Your goal. Keep only the lines from the top of the listing through the one with "# then placed.", and reproduce them unaltered.

Source excerpt.
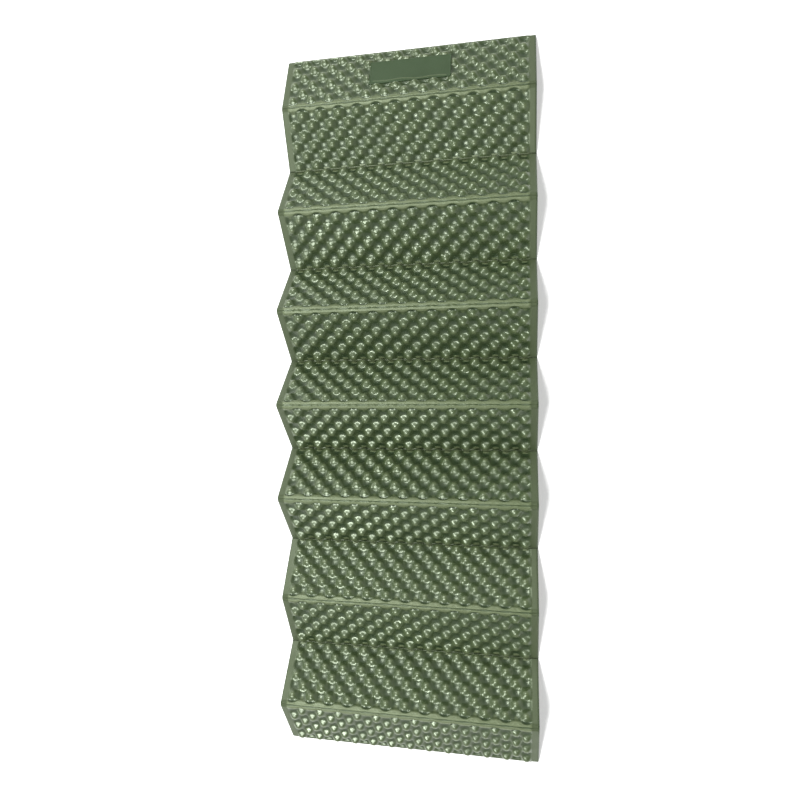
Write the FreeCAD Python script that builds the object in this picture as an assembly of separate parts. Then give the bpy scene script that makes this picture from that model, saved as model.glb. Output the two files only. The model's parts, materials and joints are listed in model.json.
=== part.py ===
import FreeCAD, Part
import math
import os

# Folding sleeping pad: one sheet of closed-cell foam, moulded with egg-crate bumps and creased into equal
# panels that fold up like an accordion. It stands half open, its lower folds on the ground.
# Millimetres. X across the pad, Y along it with the first panel at +Y, Z up from the ground.
# Each panel is drawn flat in its own frame (u along it, v across it, w up from its middle plane), and
# then placed. Odd panels climb to an upper fold, even ones go down to a lower fold.

PANELS = 14
PANEL_LENGTH = 130.7        # one crease to the next
PAD_WIDTH = 560.0
SHEET = 8.0                 # foam thickness, measured straight up
BUMP = 5.5                  # how far a bump or a hollow leaves the middle plane
PITCH = 254.0 / 12          # bumps stand on every second point of a square grid with this pitch
FIRST_ROW = 7.5             # from a lower fold to the grid row that the fold cuts through
ROWS = 6                    # grid rows on a panel, that one included
COLUMNS = 25
RIM = 6.0                   # thickness of the plain strip along both sides
BAND = 4.6                  # height of the flat band on the outside of a fold
STACK_PITCH = 9.6           # panel to panel when folded up, bumps lying in hollows
CREASE = 3.0                # from the fold's axis to the panel's end
HINGE_HALF = 2.6            # half the width of the thin strip between two panels
HINGE_FOAM = 3.2            # thickness of that strip
RIDGE_HEIGHTS = (44.0, 73.0, 83.0, 89.0, 84.0, 61.5, 74.5)   # upper fold axes above the ground
LABEL_SIZE = (181.0, 62.0, 2.5)
LABEL_CENTRE = (9.5, 60.4)     # v and u on the first panel

LIFT = STACK_PITCH / 2      # a fold's axis to the panel's middle plane
SPAN = math.hypot(PANEL_LENGTH, STACK_PITCH)


def lean_between(rise):
    """The lean of a panel whose two fold axes differ in height by rise."""
    return math.atan2(STACK_PITCH, PANEL_LENGTH) + math.asin(rise / SPAN)


def lean_of_end(height):
    """The lean of an end panel that lies on the ground at its free edge."""
    up = BAND - LIFT
    return math.asin(height / math.hypot(PANEL_LENGTH, up)) - math.atan2(up, PANEL_LENGTH)


def ground_gap(lean):
    """Height of a lower fold's axis when the band of a panel with this lean touches the ground."""
    return (BAND + LIFT) * math.cos(lean) - CREASE * math.sin(lean)


def leans():
    """The lean of every panel, all of them positive."""
    found = [math.radians(30)] * PANELS
    for _ in range(12):
        lower = [ground_gap(min(found[i], found[i + 1])) for i in range(1, PANELS - 1, 2)]
        for k, ridge in enumerate(RIDGE_HEIGHTS):
            before, after = 2 * k, 2 * k + 1
            found[before] = lean_between(ridge - lower[k - 1]) if k else lean_of_end(ridge)
            last = k == len(RIDGE_HEIGHTS) - 1
            found[after] = lean_of_end(ridge) if last else lean_between(ridge - lower[k])
    return found


def placements():
    """Where each panel's u = 0 line stands as (y, z, angle), and each fold's axis as (y, z)."""
    places = []
    axes = []
    y = 0.0
    z = RIDGE_HEIGHTS[0]
    for i, lean in enumerate(leans()):
        climbs = i % 2 == 0
        angle = lean if climbs else -lean
        along = (-math.cos(angle), math.sin(angle))
        normal = (math.sin(angle), math.cos(angle))
        start = LIFT if climbs else -LIFT
        if i == 0:
            axis = (y, z)
            base = tuple(axis[n] - PANEL_LENGTH * along[n] + LIFT * normal[n] for n in (0, 1))
        else:
            base = tuple(axes[-1][n] - start * normal[n] for n in (0, 1))
            axis = tuple(base[n] + PANEL_LENGTH * along[n] - start * normal[n] for n in (0, 1))
        places.append((base[0], base[1], angle))
        if i < PANELS - 1:
            axes.append(axis)
    return places, axes


def bump_sign(panel, row, column):
    """+1 where a bump stands, -1 where a hollow lies."""
    return 1 if (row + column + panel) % 2 == 0 else -1


def under_label(panel, row, column):
    """Whether a grid point of the first panel lies under the label plate."""
    v = (column - (COLUMNS - 1) / 2) * PITCH - LABEL_CENTRE[0]
    u = FIRST_ROW + row * PITCH - LABEL_CENTRE[1]
    return panel == 1 and abs(v) < LABEL_SIZE[0] / 2 and abs(u) < LABEL_SIZE[1] / 2


def panel_facets(panel):
    """Corner points and triangles of one panel, panel counted from 1."""
    first = panel == 1
    last = panel == PANELS
    climbs = panel % 2 == 1
    u_start = 0.0 if first else CREASE
    u_end = PANEL_LENGTH if last else PANEL_LENGTH - CREASE
    rows = [(FIRST_ROW + r * PITCH, r) for r in range(ROWS)]
    if not climbs:
        rows = [(PANEL_LENGTH - u, r) for u, r in reversed(rows)]
    lines = [(u_start, rows[0][1])] + rows + [(u_end, rows[-1][1])]
    row_at = {r: u for u, r in rows}
    half = (COLUMNS - 1) / 2
    edge = (half + 0.5) * PITCH
    across = [-PAD_WIDTH / 2, -edge] + [(c - half) * PITCH for c in range(COLUMNS)]
    across += [edge, PAD_WIDTH / 2]

    def wave(line, place):
        u, row = line
        column = place - 2
        if not 0 <= column < COLUMNS:
            return None
        fade = math.cos(math.pi * (u - row_at[row]) / PITCH)
        return bump_sign(panel, row, column) * BUMP * fade

    def outside(n):
        """Which side of the sheet is flat on line n, for a fold or a free end: +1 top, -1 bottom."""
        lower_end = (0, 1) if climbs else (len(lines) - 2, len(lines) - 1)
        upper_end = len(lines) - 1 if climbs else 0
        if n == upper_end:
            return 1
        if n in lower_end:
            return -1
        return 0

    points = []
    index = {}
    triangles = []

    def corner(side, n, m):
        key = (side, n, m)
        if key not in index:
            height = wave(lines[n], m)
            if height is None:
                w = side * RIM / 2
            elif outside(n) == side:
                w = side * BAND
            elif side > 0 and under_label(panel, lines[n][1], m - 2):
                w = SHEET / 2
            else:
                w = height + side * SHEET / 2
            index[key] = len(points)
            points.append((lines[n][0], across[m], w))
        return index[key]

    def middle(side, n, m):
        key = (side, n + 0.5, m + 0.5)
        if key not in index:
            u = (lines[n][0] + lines[n + 1][0]) / 2
            v = (across[m] + across[m + 1]) / 2
            index[key] = len(points)
            points.append((u, v, side * SHEET / 2))
        return index[key]

    def face(side, a, b, c):
        triangles.append((a, b, c) if side > 0 else (a, c, b))

    for side in (1, -1):
        for n in range(len(lines) - 1):
            for m in range(len(across) - 1):
                a = corner(side, n, m)
                b = corner(side, n, m + 1)
                c = corner(side, n + 1, m + 1)
                d = corner(side, n + 1, m)
                whole_row = lines[n + 1][0] - lines[n][0] > PITCH / 2
                if whole_row and 0 < m < len(across) - 2:
                    o = middle(side, n, m)
                    for p, q in ((a, b), (b, c), (c, d), (d, a)):
                        face(side, q, p, o)
                else:
                    face(side, b, a, d)
                    face(side, c, b, d)
    n = len(lines) - 1
    for m in range(len(across) - 1):
        triangles.append((corner(1, 0, m), corner(1, 0, m + 1), corner(-1, 0, m)))
        triangles.append((corner(1, 0, m + 1), corner(-1, 0, m + 1), corner(-1, 0, m)))
        triangles.append((corner(1, n, m + 1), corner(1, n, m), corner(-1, n, m)))
        triangles.append((corner(-1, n, m + 1), corner(1, n, m + 1), corner(-1, n, m)))
    m = len(across) - 1
    for n in range(len(lines) - 1):
        triangles.append((corner(1, n + 1, 0), corner(1, n, 0), corner(-1, n, 0)))
        triangles.append((corner(-1, n + 1, 0), corner(1, n + 1, 0), corner(-1, n, 0)))
        triangles.append((corner(1, n, m), corner(1, n + 1, m), corner(-1, n, m)))
        triangles.append((corner(1, n + 1, m), corner(-1, n + 1, m), corner(-1, n, m)))
    return points, triangles


def closed_solid(points, triangles):
    """A solid bounded by flat facets, neighbours in one plane merged."""
    shape = Part.Shape()
    vectors = [FreeCAD.Vector(*p) for p in points]
    shape.makeShapeFromMesh((vectors, triangles), 0.001)
    solid = Part.Solid(Part.Shell(shape.Faces))
    if solid.Volume < 0:
        solid.reverse()
    return solid.removeSplitter()


def stand(shape, place, shift):
    """Puts a shape drawn flat at its panel's place in the standing pad."""
    y, z, angle = place
    along = FreeCAD.Vector(0, -math.cos(angle), math.sin(angle))
    normal = FreeCAD.Vector(0, math.sin(angle), math.cos(angle))
    across = normal.cross(along)
    matrix = FreeCAD.Matrix(along.x, across.x, normal.x, shift[0],
                            along.y, across.y, normal.y, y + shift[1],
                            along.z, across.z, normal.z, z + shift[2],
                            0, 0, 0, 1)
    moved = shape.copy()
    moved.Placement = FreeCAD.Placement(matrix).multiply(moved.Placement)
    return moved


def block(low, high):
    size = [b - a for a, b in zip(low, high)]
    return Part.makeBox(size[0], size[1], size[2], FreeCAD.Vector(*low))


def hinge_strip(panel):
    """The thin foam left between a panel and the one before it, drawn in the frame of that panel."""
    climbs = panel % 2 == 1
    inner = LIFT - 0.8 if climbs else -LIFT + 0.8
    outer = inner - HINGE_FOAM if climbs else inner + HINGE_FOAM
    low = (-HINGE_HALF, -PAD_WIDTH / 2, min(inner, outer))
    high = (HINGE_HALF, PAD_WIDTH / 2, max(inner, outer))
    return block(low, high)


def label_block(bottom, top):
    v, u = LABEL_CENTRE
    wide, tall = LABEL_SIZE[0] / 2, LABEL_SIZE[1] / 2
    return block((u - tall, v - wide, bottom), (u + tall, v + wide, top))


def build():
    places, axes = placements()
    shared = {panel: closed_solid(*panel_facets(panel)) for panel in (1, 2, 3, PANELS)}
    flat = {}
    for panel in range(1, PANELS + 1):
        like = panel if panel in shared else 2 + panel % 2
        flat["panel_%02d" % panel] = (shared[like], panel - 1)
    for panel in range(2, PANELS + 1):
        flat["fold_hinge_%02d" % (panel - 1)] = (hinge_strip(panel), panel - 1)
    seat = SHEET / 2
    pocket = label_block(seat, seat + 20)
    flat["panel_01"] = (flat["panel_01"][0].cut(pocket), 0)
    flat["label_pad"] = (label_block(seat, seat + LABEL_SIZE[2]), 0)

    standing = {name: stand(s, places[i], (0, 0, 0)) for name, (s, i) in flat.items()}
    boxes = [s.BoundBox for s in standing.values()]
    y_mid = (min(b.YMin for b in boxes) + max(b.YMax for b in boxes)) / 2
    floor = min(b.ZMin for b in boxes)
    shift = (0, -y_mid, -floor)
    return {name: stand(s, places[i], shift) for name, (s, i) in flat.items()}, axes, places, shift


if __name__ == "__main__":
    os.makedirs("parts", exist_ok=True)
    shapes, fold_axes, panel_places, moved_by = build()
    for name, shape in shapes.items():
        shape.exportStep("parts/%s.step" % name)
        print(name, shape.isValid(), len(shape.Solids), len(shape.Faces), round(shape.Volume / 1000, 2))
    for number, (y, z) in enumerate(fold_axes, 1):
        print("fold %02d axis" % number, round(y + moved_by[1], 3), round(z + moved_by[2], 3))
    for number, (y, z, angle) in enumerate(panel_places, 1):
        print("panel %02d lean" % number, round(math.degrees(angle), 3))
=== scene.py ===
import json
import math
from collections import namedtuple

import bpy
from bpy.props import FloatProperty, FloatVectorProperty, IntProperty, PointerProperty
from mathutils import Matrix, Vector


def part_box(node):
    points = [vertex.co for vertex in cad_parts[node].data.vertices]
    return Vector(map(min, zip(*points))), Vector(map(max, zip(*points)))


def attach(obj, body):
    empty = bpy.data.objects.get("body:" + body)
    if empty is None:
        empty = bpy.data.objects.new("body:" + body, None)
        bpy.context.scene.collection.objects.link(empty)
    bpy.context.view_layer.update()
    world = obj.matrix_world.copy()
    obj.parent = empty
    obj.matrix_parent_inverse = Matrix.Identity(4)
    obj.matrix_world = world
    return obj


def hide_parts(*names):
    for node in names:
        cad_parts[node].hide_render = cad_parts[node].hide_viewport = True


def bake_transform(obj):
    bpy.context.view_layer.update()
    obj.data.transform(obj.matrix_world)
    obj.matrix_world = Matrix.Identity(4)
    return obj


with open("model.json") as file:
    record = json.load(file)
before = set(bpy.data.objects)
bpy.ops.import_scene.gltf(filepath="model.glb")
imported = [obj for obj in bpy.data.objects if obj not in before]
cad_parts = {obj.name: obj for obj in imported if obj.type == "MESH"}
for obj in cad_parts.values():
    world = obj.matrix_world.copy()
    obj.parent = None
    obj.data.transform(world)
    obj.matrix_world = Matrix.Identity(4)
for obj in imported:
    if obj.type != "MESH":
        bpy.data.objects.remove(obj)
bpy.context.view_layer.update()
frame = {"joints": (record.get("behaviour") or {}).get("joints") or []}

bl_info = {
    "name": "Folding Foam Sleeping Pad",
    "version": (1, 0, 0),
    "blender": (4, 5, 0),
    "location": "3D View > Sidebar > Sleeping Pad",
    "description": "Builds an accordion-fold sleeping pad of egg-crate foam on its fixed frame",
    "category": "Object",
}

# The pad is 14 panels of one moulded sheet, joined by 13 folds. Odd folds are upper ones, even folds lie on
# the ground. Each panel is shaped flat (x along it, y across it, z up from its middle plane) and then placed.

FOLDS = sorted(frame["joints"], key=lambda joint: joint["name"])
PANELS = len(FOLDS) + 1
AXES = [Vector(joint["pos_m"]) for joint in FOLDS]
TURNS = [math.radians(-joint["range_deg"][0]) for joint in FOLDS]

# Small fixed measures in metres
FIELD_FADE = 0.0022                      # half the width over which the bumps give way to a side strip
EDGE_ROUND = 0.0026                      # radius of the pad's long edges
CROWD = 0.0084                           # mesh columns bunch together this close to the long edges
MOAT_CENTRE, MOAT_WIDE = 0.0125, 0.0052  # moat round a bump: middle radius and half width
LIP_WIDE = 0.0017                        # half width of the fine lip outside the moat
SKIN_STEP = 0.0002                       # a panel's band lies this far under the fold skin
SKIN_LAP = 0.0012                        # a fold skin runs this far over a panel's outer skin
# Painted light: at this rate the moat round a bump is painted darker (painted shade) and its lip paler (painted
# highlight).
TONE_PER_METRE = 900.0                   # how fast the foam darkens with the depth of a moat

# The second column sets how far high relief is painted pale: a painted highlight (on creased foam partly crease
# whitening as well).
Finish = namedtuple("Finish", "colour rub rough gloss cell plain_sides")
FINISHES = {
    "Moulded foam": Finish("main", 0.55, 0.34, 0.85, 0.0011, True),
    "Creased foam": Finish("main", 0.95, 0.44, 0.65, 0.0009, True),
    "Label foam": Finish("label", 0.60, 0.60, 0.35, 0.0008, False),
}

# Name, place, aim, width, height and watts of each soft box
SOFT_BOXES = (
    ("key_box", (-1.75, -2.1, 5.35), (0, 0.2, 0), 1.1, 1.1, 330.0),
    ("rear_box", (-2.3, 3.4, 5.0), (0, -0.2, 0), 1.3, 1.3, 300.0),
    ("left_bank", (-2.4, 0.6, 0.9), (0, 0, 0), 0.7, 2.6, 14.0),
)


# Sizes and colours

def length(name, description, default):
    return FloatProperty(name=name, description=description, default=default, unit="LENGTH", precision=5)


def colour(name, description, default):
    return FloatVectorProperty(name=name, description=description, default=default, size=3,
                               subtype="COLOR", min=0.0, max=1.0)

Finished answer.
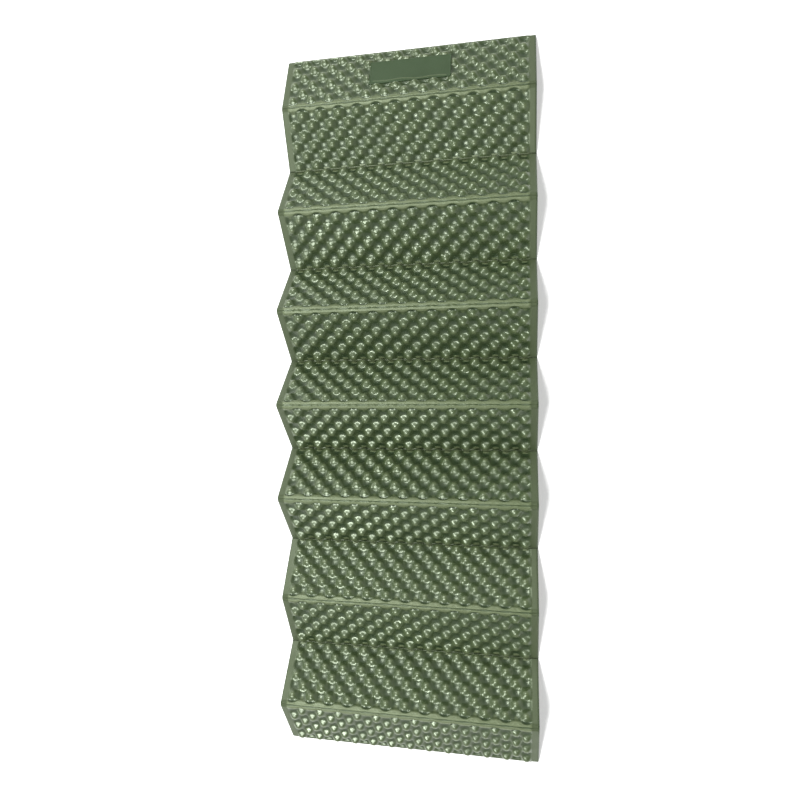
Write the FreeCAD Python script that builds the object in this picture as an assembly of separate parts. Then give the bpy scene script that makes this picture from that model, saved as model.glb. Output the two files only. The model's parts, materials and joints are listed in model.json.
=== part.py ===
import FreeCAD, Part
import math
import os

# Folding sleeping pad: one sheet of closed-cell foam, moulded with egg-crate bumps and creased into equal
# panels that fold up like an accordion. It stands half open, its lower folds on the ground.
# Millimetres. X across the pad, Y along it with the first panel at +Y, Z up from the ground.
# Each panel is drawn flat in its own frame (u along it, v across it, w up from its middle plane), and
# then placed. Odd panels climb to an upper fold, even ones go down to a lower fold.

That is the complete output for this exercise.